あやめ咲くとは

osamuharada2005-05-06

好きな銀座のお店の一つ「平つか」へ寄ったら、季節柄でミニチュアのあやめ(あやめは菖蒲の古称)があったので、思わず買いました。いいトシしてしかもただのオヤジなのに可愛いモノ好きで時々嫌になります。なのでいつもこれは仕事に使えるからと自己弁明してから買っています。平つかさんでは本業の江戸指物と和紙に木版の便箋封筒やご祝儀袋などのほかに、小さな人形やこういった草花の飾り物も置いてあるのです。このあやめも5cmほどの小ささです。ぼくのあやめを好きな理由は、江戸時代の後半、文化文政期に流行した端唄(短い三味線の歌曲)の「潮来節」という曲のせいなのです。

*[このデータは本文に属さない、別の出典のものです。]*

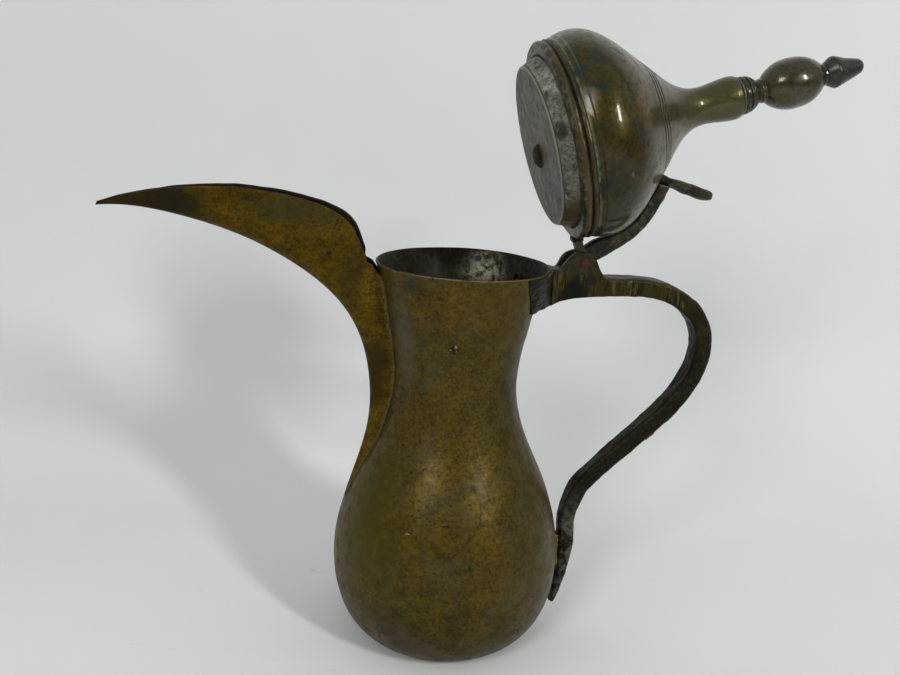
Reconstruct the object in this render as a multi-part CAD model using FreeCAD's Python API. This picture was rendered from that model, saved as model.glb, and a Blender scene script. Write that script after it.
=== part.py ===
import FreeCAD, Part
import math
import os

# A large Arabian dallah: raised brass pot, folded beak spout, cast handle with hinge ears, and a
# hollow onion lid that turns on one pin. Millimetres. The origin is the middle of the flat base,
# +Z up, +X towards the handle, and the beak points along -X. The lid is drawn shut and then
# swung back to the open position in which the pot rests.

# Pot body
BELLY_R = 60.0
BELLY_Z = 42.0
FOOT_R = 35.0
NECK_R = 31.6
NECK_Z = 140.0
RIM_R = 43.8
RIM_Z = 200.3
SHEET = 1.2
SLOT_HALF = 4.5
SLOT_Z = (128.0, 184.0)
BASE_PLATE_R = FOOT_R - 4.0

# Lid, heights measured from the underside of its plug
PLUG_DEPTH = 7.6
PLUG_Z = RIM_Z + 0.3 - PLUG_DEPTH
PLUG_TIP_R = 38.7
PLUG_TOP_R = 41.8
RING_R = 48.0
RING_TOP = 14.6
LID_SHEET = 1.0
DOME_R = 50.0
SPIRE_R = 10.6
SPIRE_TOP = 101.6
HOLLOW_TOP = 74.0
CUT_LINES = (53.4, 55.2, 57.0)
CUT_DEPTH = 0.35

# Hinge
HINGE_X = 60.5
HINGE_Z = 203.5
OPEN_ANGLE = 73.2
PIN_R = 2.0
PIN_RUNNING_GAP = 0.06
PIN_HEAD = 0.5
KNUCKLE_R = 5.4
KNUCKLE_WIDTH = 6.4
SLOT_WIDTH = 7.4
STOP_X = 67.0
BLOCK_WIDTH = 14.4
BLOCK_X = 44.6
SADDLE_TOP = RIM_Z - 0.6

# Rivets and the rod inside the finial
RIVET_R = 1.6
SADDLE_RIVET_Z = 189.8
SADDLE_RIVET_ANGLE = 31.0
SADDLE_RIVET_HEAD_R = 2.5
ROD_R = 2.5

UP = FreeCAD.Vector(0, 0, 1)
ACROSS = FreeCAD.Vector(0, 1, 0)
HINGE = FreeCAD.Vector(HINGE_X, 0, HINGE_Z)

# Outlines as (distance from the axis, height)
BODY_OUTLINE = [(BELLY_R, BELLY_Z), (51.1, 84.0), (36.3, 116.0), (NECK_R, NECK_Z),
                (34.2, 164.0), (39.0, 186.5), (RIM_R, RIM_Z)]
DOME_OUTLINE = [(47.9, RING_TOP), (DOME_R, 22.5), (49.4, 29.4), (45.4, 37.6), (34.6, 49.2),
                (22.6, 60.8), (13.4, 70.6), (9.5, 79.6), (10.0, 91.0), (SPIRE_R, 98.6)]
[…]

『 潮来出島の 真菰のなかに あやめ咲くとは しおらしや 』
茨城県の水郷地帯の潮来(いたこ)ですね、水辺を小船で巡ると、真菰(まこも、イネ科の大形多年草)が群生していて島のようになっているところがある、その間にひっそりと薄紫色のあやめが咲いていた、というような景色をスケッチした唄です。これを聴くとぼくは、水面に五月晴れの空が映っている、のどかな水郷の風景を思い浮かべます。さらに飛躍して印象派シスレー描く「サン・マメスのロワン運河」を連想してしまいます。水と空とその間に漂うやわらかな風を感じます。明るく澄んでいてすこし寂しい景色です。そして広大無辺の風景のなかにポツンと咲くあやめの姿。この唄のあやめは、江戸の都会人から見て、鄙(ひな、田舎のこと)には、まれなる美しき人という隠喩がこめられているのでしょう、「しおらしや」という一言がグッときます。実は、昔ぼくのイラスト稼業の途中で「可愛い」研究をしていた頃、この唄を聴いて、命題「可愛い」らしさとは何であるかの解答を得たような気がしたものです。詳細は「オサムグッズ スタイル」の222頁、230頁のところの駄文にも書いてありますが「可愛い」のテーゼの一つになったのですね(ちょっと自分の本を売り込んで恐縮)。「しおらしい」には可愛らしさのなかに控えめで可憐(かれん)な雰囲気が含まれているということです。ぼくの「可愛い」論にはいささか我田引水だったかもしれませんが。
銀座「平つか」については書く事がまだまだ尽きないので、また今度書くことにしますが、もし銀座へ行かれたら是非のぞいてみて下さいね。